To ensure your edge computing analytics perform well and deliver the expected benefits, consider the following strategies:

• Monitor system performance and resource usage across all edge components, implementing automated alerts for potential bottlenecks
• Implement load balancing across edge nodes to distribute computational tasks efficiently and prevent overloading of individual devices
• Use caching strategies to improve response times for frequently accessed data or computation results
• Optimize algorithms for edge device constraints, considering factors like limited memory and processing power
• Implement data compression techniques to reduce network bandwidth usage and storage requirements
• Utilize hardware acceleration where available, such as GPUs or specialized AI chips, for computationally intensive tasks
• Employ edge-specific optimizations in your analytics code, such as quantization for machine learning models
• Implement adaptive processing techniques that adjust computational load based on available resources and current demand

Conclusion

Implementing edge computing analytics requires careful planning, a well-designed data architecture, and ongoing optimization.
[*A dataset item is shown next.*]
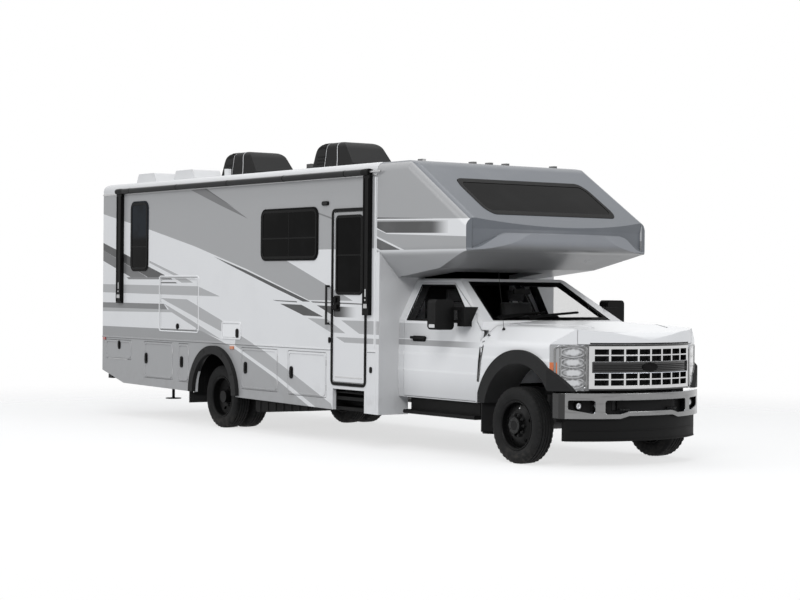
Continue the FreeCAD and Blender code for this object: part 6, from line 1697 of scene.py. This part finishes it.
def floor():
    """Pale floor that fades out into the background."""
    half, fade_from, fade_to, cover = 60, 6.5, 13.0, 0.32
    corners = [(-half, -half, 0), (half, -half, 0), (half, half, 0), (-half, half, 0)]
    mesh = bpy.data.meshes.new("floor")
    mesh.from_pydata(corners, [], [(0, 1, 2, 3)])
    item = bpy.data.objects.new("floor", mesh)
    s = Shade("studio_floor")
    far = s.node("ShaderNodeVectorMath", {0: s.place}, operation="LENGTH").outputs["Value"]
    s.set(color=s.mix(s.noise(0.7, 4.0), grey(0.90), grey(0.93)), rough=0.9,
          alpha=s.some(s.ramp(far, fade_to, fade_from), cover))
    mesh.materials.append(s.mat)
    bpy.context.scene.collection.objects.link(item)


def surroundings():
    """White where it is seen, also in metal and glass, and a plain pale light otherwise."""
    world = bpy.data.worlds.new("world")
    bpy.context.scene.world = world
    world.use_nodes = True
    tree = world.node_tree
    tree.nodes.clear()
    out = tree.nodes.new("ShaderNodeOutputWorld")
    mix = tree.nodes.new("ShaderNodeMixShader")
    soft = tree.nodes.new("ShaderNodeBackground")
    soft.inputs[0].default_value = (0.90, 0.94, 1.0, 1.0)
    soft.inputs[1].default_value = 0.36
    white = tree.nodes.new("ShaderNodeBackground")
    white.inputs[0].default_value = (1, 1, 1, 1)
    white.inputs[1].default_value = 1.0
    path = tree.nodes.new("ShaderNodeLightPath")
    seen = path.outputs["Is Camera Ray"]
    for kind in ("Is Glossy Ray", "Is Transmission Ray"):
        either = tree.nodes.new("ShaderNodeMath")
        either.operation = "MAXIMUM"
        tree.links.new(seen, either.inputs[0])
        tree.links.new(path.outputs[kind], either.inputs[1])
        seen = either.outputs[0]
    tree.links.new(seen, mix.inputs[0])
    tree.links.new(soft.outputs[0], mix.inputs[1])
    tree.links.new(white.outputs[0], mix.inputs[2])
    tree.links.new(mix.outputs[0], out.inputs[0])


def studio():
    """Floor, surroundings and four large lights."""
    floor()
    surroundings()
    light("key", (14, -12, 12), (2, 0, 1.2), 7.0, 1500)
    light("side", (-6, -16, 8), (-1, 0, 1.5), 9.0, 820)
    light("front", (16, 6, 6), (4, 0, 1), 6.0, 520)
    light("over", (0, 0, 14), (0, 0, 0), 12.0, 1000)
    bpy.context.scene.view_settings.view_transform = "Standard"


camera()
studio()
bpy.context.view_layer.update()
By following this guide, you can create a robust edge computing system that delivers real-time insights, improves efficiency, and enables new capabilities for your organization. As you start your edge computing journey, remember to continually assess and optimize your edge infrastructure as technologies evolve and your needs change. The future of data processing and analytics lies at the edge, and organizations that successfully use this approach will gain a significant advantage in the data-driven world of tomorrow.